Warning: /home/hadoop/app/sqoop-1.4.6-cdh5.7.0/../zookeeper does not exist! Accumulo imports will fail.
Please set $ZOOKEEPER_HOME to the root of your Zookeeper installation.
19/07/28 17:09:40 INFO sqoop.Sqoop: Running Sqoop version: 1.4.6-cdh5.7.0
Sqoop 1.4.6-cdh5.7.0
git commit id
Compiled by jenkins on Wed Mar 23 11:30:51 PDT 2016
[hadoop@hadoop001 ~]
Sqoop的用法
1.首先看看sqoop有没有报错:
[hadoop@hadoop001 bin]$ sqoop
Warning:/home/hadoop/app/sqoop-1.4.6-cdh5.7.0/../hbase does not exist! HBase importswill fail.

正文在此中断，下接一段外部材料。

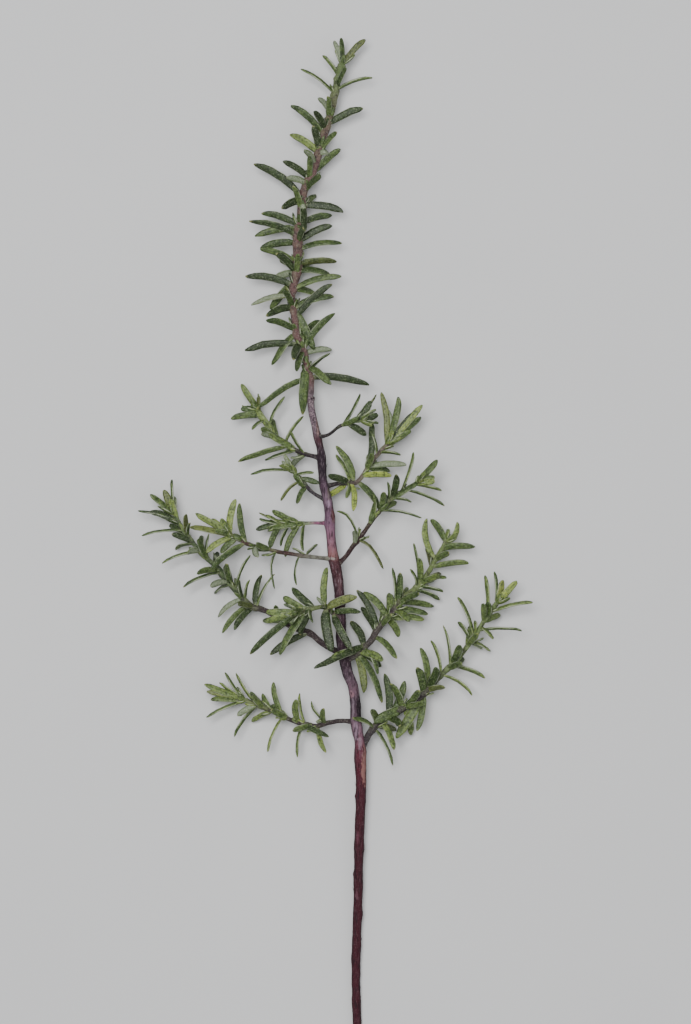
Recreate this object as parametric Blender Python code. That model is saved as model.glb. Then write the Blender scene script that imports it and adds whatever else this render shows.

Please set $HBASE_HOME to the root of yourHBase installation.
Warning:/home/hadoop/app/sqoop-1.4.6-cdh5.7.0/../hcatalog does not exist! HCatalog jobswill fail.
Please set $HCAT_HOME to the root of yourHCatalog installation.

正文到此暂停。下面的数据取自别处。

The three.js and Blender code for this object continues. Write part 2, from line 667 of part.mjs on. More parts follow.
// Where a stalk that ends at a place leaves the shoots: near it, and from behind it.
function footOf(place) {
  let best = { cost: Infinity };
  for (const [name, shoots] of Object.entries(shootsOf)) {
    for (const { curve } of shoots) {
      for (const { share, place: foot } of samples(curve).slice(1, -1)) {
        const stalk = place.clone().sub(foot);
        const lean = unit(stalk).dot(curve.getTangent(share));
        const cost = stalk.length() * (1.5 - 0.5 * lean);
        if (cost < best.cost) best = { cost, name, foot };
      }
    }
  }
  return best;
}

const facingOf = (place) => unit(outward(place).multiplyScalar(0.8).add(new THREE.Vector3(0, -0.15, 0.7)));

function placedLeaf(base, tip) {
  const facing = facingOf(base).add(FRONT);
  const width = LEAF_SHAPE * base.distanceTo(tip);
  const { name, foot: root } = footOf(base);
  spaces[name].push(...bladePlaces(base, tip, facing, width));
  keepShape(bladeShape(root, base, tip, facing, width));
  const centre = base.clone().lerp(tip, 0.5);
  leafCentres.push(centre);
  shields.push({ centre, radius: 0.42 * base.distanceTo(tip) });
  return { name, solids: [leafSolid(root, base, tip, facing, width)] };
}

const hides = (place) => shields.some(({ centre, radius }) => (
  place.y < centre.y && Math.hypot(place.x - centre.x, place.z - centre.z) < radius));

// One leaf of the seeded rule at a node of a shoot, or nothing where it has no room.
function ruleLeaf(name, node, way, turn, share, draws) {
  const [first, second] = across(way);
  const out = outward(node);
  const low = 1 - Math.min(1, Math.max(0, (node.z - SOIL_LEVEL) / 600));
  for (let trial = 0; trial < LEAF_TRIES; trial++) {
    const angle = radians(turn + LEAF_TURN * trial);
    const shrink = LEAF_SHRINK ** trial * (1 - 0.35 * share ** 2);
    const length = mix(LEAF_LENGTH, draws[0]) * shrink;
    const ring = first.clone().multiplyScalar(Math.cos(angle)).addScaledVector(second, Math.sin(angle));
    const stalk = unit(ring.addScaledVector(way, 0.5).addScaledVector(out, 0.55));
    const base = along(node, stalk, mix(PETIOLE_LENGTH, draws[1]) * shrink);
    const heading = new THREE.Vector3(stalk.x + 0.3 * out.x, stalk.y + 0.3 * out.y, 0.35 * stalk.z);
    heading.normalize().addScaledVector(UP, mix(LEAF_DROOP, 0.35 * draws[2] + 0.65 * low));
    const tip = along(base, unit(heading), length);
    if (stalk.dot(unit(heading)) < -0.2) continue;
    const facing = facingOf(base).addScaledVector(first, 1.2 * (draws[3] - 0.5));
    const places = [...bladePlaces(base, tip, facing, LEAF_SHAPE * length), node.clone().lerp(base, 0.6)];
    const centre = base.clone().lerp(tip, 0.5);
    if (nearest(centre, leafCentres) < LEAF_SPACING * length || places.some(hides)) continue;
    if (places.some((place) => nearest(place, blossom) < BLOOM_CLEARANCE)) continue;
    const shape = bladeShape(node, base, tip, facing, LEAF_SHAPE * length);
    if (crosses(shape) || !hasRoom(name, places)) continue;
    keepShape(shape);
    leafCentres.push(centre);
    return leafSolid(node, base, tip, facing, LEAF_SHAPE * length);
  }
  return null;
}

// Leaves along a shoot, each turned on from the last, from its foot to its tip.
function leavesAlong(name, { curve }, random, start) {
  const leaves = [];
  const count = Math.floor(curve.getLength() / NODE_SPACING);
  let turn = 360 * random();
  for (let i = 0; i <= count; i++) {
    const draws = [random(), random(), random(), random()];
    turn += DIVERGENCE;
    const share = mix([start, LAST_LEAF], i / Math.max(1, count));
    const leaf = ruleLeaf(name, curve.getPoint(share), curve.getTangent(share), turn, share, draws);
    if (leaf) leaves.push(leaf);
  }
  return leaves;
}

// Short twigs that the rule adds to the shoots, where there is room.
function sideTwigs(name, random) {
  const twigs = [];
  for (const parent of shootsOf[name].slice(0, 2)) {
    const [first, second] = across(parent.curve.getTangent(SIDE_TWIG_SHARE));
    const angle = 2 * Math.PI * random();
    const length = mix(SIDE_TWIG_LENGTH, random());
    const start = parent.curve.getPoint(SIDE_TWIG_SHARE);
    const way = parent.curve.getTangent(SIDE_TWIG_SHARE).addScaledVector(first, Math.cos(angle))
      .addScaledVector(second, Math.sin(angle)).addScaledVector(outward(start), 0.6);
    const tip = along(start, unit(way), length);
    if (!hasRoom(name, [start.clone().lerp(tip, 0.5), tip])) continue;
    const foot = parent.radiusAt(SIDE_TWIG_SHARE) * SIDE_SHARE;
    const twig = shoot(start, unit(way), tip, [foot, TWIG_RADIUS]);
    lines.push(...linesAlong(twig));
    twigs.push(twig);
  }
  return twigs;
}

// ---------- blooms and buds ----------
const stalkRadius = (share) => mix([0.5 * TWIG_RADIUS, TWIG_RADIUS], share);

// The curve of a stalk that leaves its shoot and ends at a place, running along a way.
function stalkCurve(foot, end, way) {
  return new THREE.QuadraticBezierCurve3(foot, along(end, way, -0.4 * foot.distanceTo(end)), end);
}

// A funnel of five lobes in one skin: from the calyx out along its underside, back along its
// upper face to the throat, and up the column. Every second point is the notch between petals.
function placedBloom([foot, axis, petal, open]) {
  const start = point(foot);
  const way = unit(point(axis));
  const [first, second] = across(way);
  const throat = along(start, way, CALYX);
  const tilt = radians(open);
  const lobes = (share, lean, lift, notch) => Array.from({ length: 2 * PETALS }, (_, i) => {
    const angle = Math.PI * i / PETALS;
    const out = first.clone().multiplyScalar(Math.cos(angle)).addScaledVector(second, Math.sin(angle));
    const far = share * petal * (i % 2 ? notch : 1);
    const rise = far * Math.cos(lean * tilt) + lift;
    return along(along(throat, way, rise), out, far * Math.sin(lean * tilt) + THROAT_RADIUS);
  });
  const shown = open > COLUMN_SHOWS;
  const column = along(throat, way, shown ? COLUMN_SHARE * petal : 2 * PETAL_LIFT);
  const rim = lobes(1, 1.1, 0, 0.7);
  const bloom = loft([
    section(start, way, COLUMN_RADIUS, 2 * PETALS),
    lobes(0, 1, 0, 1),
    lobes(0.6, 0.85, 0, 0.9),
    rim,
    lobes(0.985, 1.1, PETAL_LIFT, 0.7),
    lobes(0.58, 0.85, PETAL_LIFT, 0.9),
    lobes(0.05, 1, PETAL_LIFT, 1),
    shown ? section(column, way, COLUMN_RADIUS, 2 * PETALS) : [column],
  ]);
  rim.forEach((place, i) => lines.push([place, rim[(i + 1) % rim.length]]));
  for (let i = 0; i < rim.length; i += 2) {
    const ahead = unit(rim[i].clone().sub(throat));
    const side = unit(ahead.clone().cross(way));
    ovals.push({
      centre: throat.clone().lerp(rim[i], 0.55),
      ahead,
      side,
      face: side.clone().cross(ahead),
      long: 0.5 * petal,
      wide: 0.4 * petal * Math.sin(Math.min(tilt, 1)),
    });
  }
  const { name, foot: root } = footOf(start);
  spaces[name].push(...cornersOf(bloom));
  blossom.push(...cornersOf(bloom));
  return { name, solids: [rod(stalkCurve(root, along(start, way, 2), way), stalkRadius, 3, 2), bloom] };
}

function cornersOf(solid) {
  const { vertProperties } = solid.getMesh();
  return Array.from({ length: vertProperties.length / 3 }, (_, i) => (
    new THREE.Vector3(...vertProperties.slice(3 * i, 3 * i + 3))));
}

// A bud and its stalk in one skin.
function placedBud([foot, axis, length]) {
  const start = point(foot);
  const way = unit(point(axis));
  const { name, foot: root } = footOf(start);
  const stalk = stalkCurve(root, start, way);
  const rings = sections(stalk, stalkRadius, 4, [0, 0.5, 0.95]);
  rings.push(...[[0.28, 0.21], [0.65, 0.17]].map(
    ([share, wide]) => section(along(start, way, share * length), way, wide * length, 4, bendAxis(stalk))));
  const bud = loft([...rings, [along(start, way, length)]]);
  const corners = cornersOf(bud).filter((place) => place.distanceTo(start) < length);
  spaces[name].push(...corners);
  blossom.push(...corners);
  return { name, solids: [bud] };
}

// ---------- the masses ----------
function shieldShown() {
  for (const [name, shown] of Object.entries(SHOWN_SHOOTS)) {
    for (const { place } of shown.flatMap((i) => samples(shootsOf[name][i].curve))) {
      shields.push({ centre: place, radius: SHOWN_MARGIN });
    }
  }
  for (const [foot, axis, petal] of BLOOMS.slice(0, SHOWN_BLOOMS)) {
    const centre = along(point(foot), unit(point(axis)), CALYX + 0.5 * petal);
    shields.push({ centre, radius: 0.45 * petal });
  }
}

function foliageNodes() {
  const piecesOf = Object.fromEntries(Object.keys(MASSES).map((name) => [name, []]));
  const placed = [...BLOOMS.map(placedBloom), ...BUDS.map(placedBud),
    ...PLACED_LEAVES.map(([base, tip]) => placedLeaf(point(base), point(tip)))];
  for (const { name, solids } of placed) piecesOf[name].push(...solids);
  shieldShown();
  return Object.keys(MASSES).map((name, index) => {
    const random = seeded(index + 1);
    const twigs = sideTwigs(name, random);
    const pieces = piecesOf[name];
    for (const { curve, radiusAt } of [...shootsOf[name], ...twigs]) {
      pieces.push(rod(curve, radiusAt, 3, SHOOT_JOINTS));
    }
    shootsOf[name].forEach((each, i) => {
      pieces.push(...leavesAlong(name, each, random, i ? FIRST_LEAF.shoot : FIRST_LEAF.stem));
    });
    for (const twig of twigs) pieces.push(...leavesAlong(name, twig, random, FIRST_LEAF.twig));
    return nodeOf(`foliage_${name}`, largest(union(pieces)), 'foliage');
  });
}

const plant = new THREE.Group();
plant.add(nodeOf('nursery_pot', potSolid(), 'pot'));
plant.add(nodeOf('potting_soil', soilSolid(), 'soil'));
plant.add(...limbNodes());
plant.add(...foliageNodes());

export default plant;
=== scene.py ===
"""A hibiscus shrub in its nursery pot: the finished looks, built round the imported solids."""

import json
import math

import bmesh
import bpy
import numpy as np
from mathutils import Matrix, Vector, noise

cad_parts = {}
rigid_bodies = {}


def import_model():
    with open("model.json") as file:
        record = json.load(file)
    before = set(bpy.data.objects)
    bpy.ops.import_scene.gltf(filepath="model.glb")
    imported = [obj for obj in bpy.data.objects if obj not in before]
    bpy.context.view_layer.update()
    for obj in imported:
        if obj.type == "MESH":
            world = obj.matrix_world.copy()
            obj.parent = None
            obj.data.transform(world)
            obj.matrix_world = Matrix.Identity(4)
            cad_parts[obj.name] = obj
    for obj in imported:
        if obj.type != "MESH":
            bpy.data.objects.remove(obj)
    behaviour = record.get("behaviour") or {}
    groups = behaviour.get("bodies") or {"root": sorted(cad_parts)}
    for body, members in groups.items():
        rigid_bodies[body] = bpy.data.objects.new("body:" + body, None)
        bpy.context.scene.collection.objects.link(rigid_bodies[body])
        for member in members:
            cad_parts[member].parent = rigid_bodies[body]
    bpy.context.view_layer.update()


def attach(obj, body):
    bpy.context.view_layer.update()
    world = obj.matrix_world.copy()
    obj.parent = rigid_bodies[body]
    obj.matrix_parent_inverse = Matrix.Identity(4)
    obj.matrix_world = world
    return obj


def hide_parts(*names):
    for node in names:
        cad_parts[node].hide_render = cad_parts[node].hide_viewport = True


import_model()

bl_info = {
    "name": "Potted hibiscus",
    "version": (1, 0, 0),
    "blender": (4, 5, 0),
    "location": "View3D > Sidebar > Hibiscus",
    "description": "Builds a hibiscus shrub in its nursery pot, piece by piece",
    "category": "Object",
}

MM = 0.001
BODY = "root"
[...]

Warning:/home/hadoop/app/sqoop-1.4.6-cdh5.7.0/../accumulo does not exist! Accumuloimports will fail.
Please set $ACCUMULO_HOME to the root of yourAccumulo installation.
Warning:/home/hadoop/app/sqoop-1.4.6-cdh5.7.0/../zookeeper does not exist! Accumuloimports will fail.
Please set $ZOOKEEPER_HOME to the root ofyour Zookeeper installation.
Try 'sqoop help' for usage.(这里提示让我用sqoophelp查看)
这里的警告是因为我没有配置hbase,zookeeper,HCatalog
2.sqoop hlep查看命令帮助
[hadoop@hadoop001 ~]$ sqoop help
Warning: /home/hadoop/app/sqoop-1.4.6-cdh5.7.0/../hbase does not exist! HBase imports will fail.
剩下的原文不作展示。